CNT launched in 2010, an online application that uses the H+T Index to show users their H+T scores graphically on a map while giving average cost of transportation figures.  Since 2011, Abogo (a portmanteau of "abode" and "to go") has had a gas price feature, which allows users to see what effect rising gas prices will have on their monthly transportation prices.

In the March 18 and 19, 2009 Federal hearing on "Livable Communities, Transit Oriented Development, and Incorporating Green Building Practices into Federal Housing and Transportation Policy", CNT's work (some of it through CTOD) was cited several times in the testimonies of the U.S. Housing and Urban Development (HUD), Secretary, Shaun Donovan, and U.S. Department of Transportation (DOT) Secretary, Ray LaHood as they announced the creation of an interagency partnership to promote sustainable communities through coordinating housing and transportation policy and investments.
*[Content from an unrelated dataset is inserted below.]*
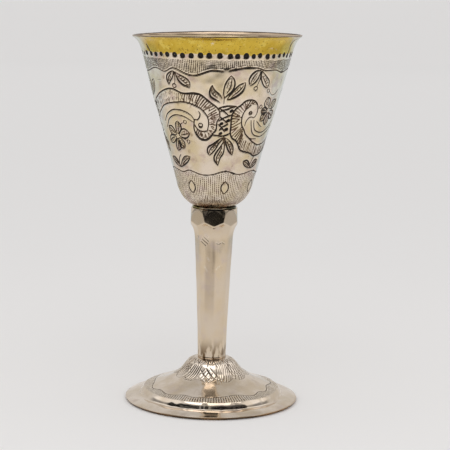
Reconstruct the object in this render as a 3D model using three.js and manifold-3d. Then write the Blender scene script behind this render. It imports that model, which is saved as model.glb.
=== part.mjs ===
// A silver chalice: a raised, engraved cup on a faceted stem and a domed foot.
// Millimetres, +Z up. The origin is the middle of the foot's seat, and the front of the pattern faces -Y.
import * as THREE from 'three';
import { mergeVertices } from 'three/addons/utils/BufferGeometryUtils.js';
import Module from 'manifold-3d';

const wasm = await Module();
wasm.setup();

// Foot
const FOOT_RADIUS = 30.7;
const FOOT_HEIGHT = 15.2;
const FOOT_SHEET = 1.0;
const RIM_EDGE = 0.5; // upright edge of the foot's rim
const FLANGE_WIDTH = 5.0; // from the rim in to the foot of the step
const FLANGE_RISE = 1.95;
const STEP_RISE = 2.4; // from the flange up to the rounded crest
const STEP_WIDTH = 1.9;
const DOME_SEAT_RADIUS = 5.6; // flat top of the dome that carries the stem

// Stem, with its faceted knop at the top
const STEM_LENGTH = 54.2;
const STEM_BASE_RADIUS = 5.15; // over the arrises
const STEM_CREASE_RADIUS = 6.8;
const STEM_BORE_RADIUS = 3.4;
const CREASE_DROP = 11.8; // from the stem's top down to the crease where the arches start
const ARCH_FLARE = 0.0105; // outward sweep of the arches, per mm cubed
const KNOP_RADIUS = 9.0;
const KNOP_DROP = 3.6; // from the stem's top down to the widest place
const KNOP_CURVE = 0.06; // fall of the radius, per mm squared
const KNOP_FLAT = 8.25; // from the axis to a knop facet
const FACETS = 8;

// Collar plate between the stem and the cup
const PLATE_RADIUS = 7.6;
const PLATE_THICKNESS = 0.6;

// Cup
const CUP_HEIGHT = 60.0;
const CUP_WALL = 0.9;
const CUP_FLOOR = 1.3;
const CUP_REST_RADIUS = 7.4; // flat underside that stands on the plate
const BELLY_RADIUS = 13.6; // where the rounded base meets the cone
const BELLY_RISE = 9.3;
const NECK_RADIUS = 25.5; // where the cone meets the flared lip
const NECK_DROP = 8.7;
const LIP_RADIUS = 29.8;

// Engraving on the cup
const LINE_WIDTH = 0.55;
const LINE_DEPTH = 0.32;
const CUTTER_RISE = 0.3; // how far a cutter stands out of the surface
const BAYS = 4; // scrolls and baskets around the cup
const BASKET_TURN = 8; // degrees from the front to the first basket
const PUNCHES = 54;
const PUNCH_RADIUS = 0.65;
const PUNCH_DEPTH = 0.45;
const PUNCH_DROP = 5.9; // from the lip down to the row of punches
const PUNCH_SIDES = 4;
const LEAF_BELLY = 0.45; // where a leaf is widest, as a share of its length
const LEAF_DEPTH = 0.35;
const PETALS = 5;
const PETAL_REACH = 3.6;
const UPPER_BORDER_DROP = 11.3; // from the lip down to the upper wavy border
const LOWER_BORDER_RISE = 13.2; // from the cup's base up to the lower wavy border
const UPPER_WAVES = 14;
const LOWER_WAVES = 9;
const WAVE_HEIGHT = 0.8;
const ALMONDS = 7;
const ALMOND_RISE = 7.9;
const ALMOND_LENGTH = 4.6;
const ALMOND_WIDTH = 0.55; // as a share of its length

// Engraving on the foot
const FOOT_BORDER_INSET = 3.4; // from the step's crest in to the wavy border
const FOOT_WAVES = 8;
const FOOT_WAVE_WIDTH = 0.7;
const DOME_HATCHES = 12;
const HATCH_REACH = 0.4; // length down the dome, as a share of the way to the border

// Fineness of the faceted surfaces
const AROUND = 28;
const KNOP_AROUND = 40;

const DEGREE = Math.PI / 180;
const UP = new THREE.Vector3(0, 0, 1);

const stemSilver = new THREE.MeshStandardMaterial({ color: 0xc9bca8, roughness: 0.32, metalness: 1 });
const cupSilver = new THREE.MeshStandardMaterial({ color: 0xcfc2ae, roughness: 0.3, metalness: 1 });
const footSilver = new THREE.MeshStandardMaterial({ color: 0xbfb6aa, roughness: 0.28, metalness: 1 });
const plateSilver = new THREE.MeshStandardMaterial({ color: 0xd2cabb, roughness: 0.35, metalness: 1 });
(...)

In February 2012, CNT published "Prospering in Place: Linking Jobs, Development, and Transit to Spur Chicago's Economy", a call to action restoring location efficiency and creating new jobs and economic vitality based on Chicago's unique assets and advantages.

Legacy projects

Wet cleaning
During the 1990s, with funding from the U.S. Environmental Protection Agency and others, CNT began a research project with the Greener Cleaner to develop and test the viability of wet cleaning technology.  Wet cleaning, in place of traditional dry cleaning methods, reduces and even eliminates the use of solvents that are hazardous both to workers and communities.  Working with industry trade associations and others, CNT staff were able to promote the use of wet cleaning and help create pollution prevention recognition and certification programs.

Wireless Community Networks (WCN)
WCN is a community wireless network project developed by the Center for Neighborhood Technology for the Chicago area. Started in 2002, WCN uses a mesh network to provide high-speed internet access to members of local communities. The project is part of a community economic development strategy, and seeks to narrow the digital divide by operating in underserved areas.